ROSCOE, Mont. — The windshield was filled with nothing but blue sky as Bill Feeley drove his Extreme Hagglund up the 50-degree incline of a neighbor’s large dirt pile.
“They’re the coolest machine ever made,” he said over the roar of the low-geared diesel engine.
Feeley, 59, was demonstrating the capabilities of his all-terrain machine as his visitors pushed their legs out to brace themselves. He likes the vehicles so much that he builds, sells and rents them out, most recently this summer as transport rigs during the ExxonMobile oil cleanup on the Yellowstone River.
His business, Extreme Hagglunds, is operated out of a shop on his property along the East Rosebud River. Those driving down Highway 78 south of Absarokee, Mont., might have noticed one or two of his rigs parked as if defying gravity atop a 3-foot diameter cottonwood log in his horse pasture.
Made for the military
Feeley’s pet machine is a modified Bandvagn 206, a Swedish-made military transport vehicle that began manufacturing in the 1980s by AB Hagglund and Soner. The company made 11,000 of the vehicles, created to run like a mini tank in Sweden’s snow, mud bogs and even in water.
“They’ll go down a pretty good current in a river and come back up it,” said Feeley, who admitted they don’t do well in whitewater.
What makes the machines unique is their two-for-one power. A front fiberglass cab, which is waterproof, is where the driver and up to six people sit. Behind the front cab is a trailered vehicle that can be modified for several different uses. Originally it was designed to carry another 11 soldiers, but it was also set up to carry a missile launcher and radio equipment. Unlike a trailer, though, the rear unit also has power to its tracks. So while going up a hill, the trailer is pushing the front unit, one of the reasons a Hagglund can go where other vehicles can’t.
What’s also unique is the vehicle’s articulated steering. When backing up, there’s no need to worry about jackknifing the unit. The front and rear tracks are always traveling over the same ground. Because the cabs are fairly light and the tracks are 2 feet wide (the whole machine is only 6-feet wide), the machines also have a very light footprint on the landscape. That’s one of the reasons they can travel so well in the snow.
Tops for hunters
Feeley was introduced to the vehicles in Alaska, where he worked for 29 years as an equipment operator in the oil business. Hunters found the Hagglunds were great for getting into the boggy Alaskan wildlands inhabited by moose and bears, places where all-terrain vehicles often would get stuck.

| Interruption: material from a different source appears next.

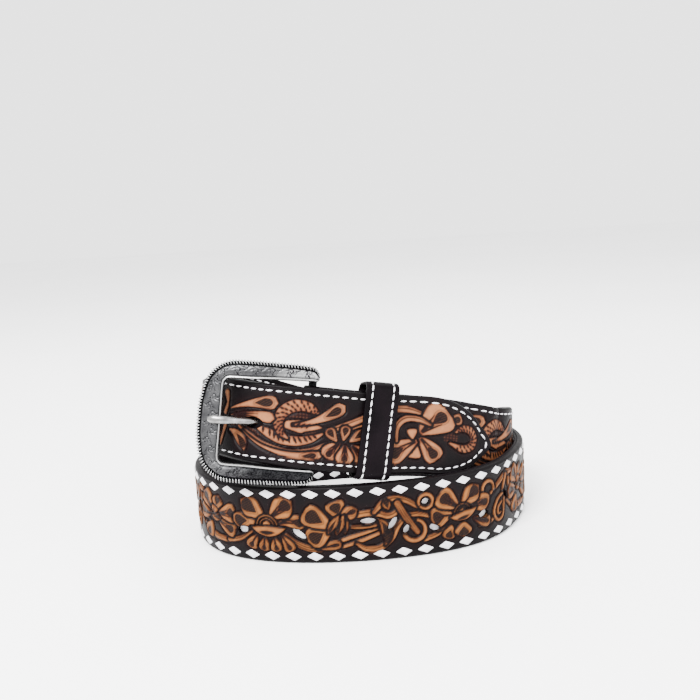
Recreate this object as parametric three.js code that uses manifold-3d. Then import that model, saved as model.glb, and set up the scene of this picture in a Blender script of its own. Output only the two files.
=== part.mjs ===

About 10 years ago Feeley began buying used Hagglunds, most of which were beat up and in disrepair. He now owns 12. Unable to find some of the parts, he began making his own.
“We not only rebuild them, we try to make everything that fails on them a little better,” he said. “You can’t go down to NAPA and get a part for these.”
Feeley replaced the loud Mercedes engine with a quieter four-cylinder Cummins diesel and most recently mounted a Chevy Colorado pickup truck cab atop one of the two-track vehicles so he could have all the bells and whistles of a modern rig — air conditioning, heated seats and OnStar satellite guidance.
“Just because you’re moose hunting doesn’t mean you have to be miserable,” he said. “I learned that a long time ago.”
In a year, Feeley estimates that he and his assistant, Gordon Barner, can rebuild two machines.
“We take every one of these things down to the last nut and bolt,” he said. “All the wiring, u-joints, everything is new.”
Video proof
For the disbelievers in the Hagglunds’ capability, Feeley has posted numerous videos on his website showing: One of his rigs winching a diesel pickup truck up off a snowy mountainside where it had crashed, pulling two Jeeps at once down a snowed-in road, crawling across streams and up steep inclines.
“Through the website, I’ll get calls every day,” Feeley said. “We’ve created our own monster.”
The machines are so versatile that the U.S. military still employs them in Alaska and California. Hagglunds are also used at the United State’s McMurdo research station in Antarctica. And Xanterra used one to haul gear to its facilities in Yellowstone National Park in the winter.
Slow ride
The machines aren’t built for speed. Although licensed for the highway, Feeley’s Extreme Hagglunds top out at about 28 mph. He also has them licensed as amphibious vehicles. To prove their waterproof capability, he drove one into a deep ditch and then crawled up a steep bank to exit.
Built to military standards, the machines are rugged — the gears are all stainless steel. But such rugged construction doesn’t come cheap. The gearbox, if you can find one, costs $8,000 to $10,000, Feeley said. The rubber tracks are $5,000 and can be quickly torn up in rough terrain. After Feeley had finished his reconstruction of the Colorado pickup adaptation, he valued it at $150,000 with the attached trailer. The more traditional model he valued at $100,000.
Feeley is so convinced of the superiority of the Hagglunds to other tracked vehicles that he’s challenged SnoCats to climbing competitions and diesel pickups to pulling contests. He’s never been taken up on his challenges.
“If you have anything that will follow one of these, I want to see it, cause I’ll quit building these and start building them,” Feeley said.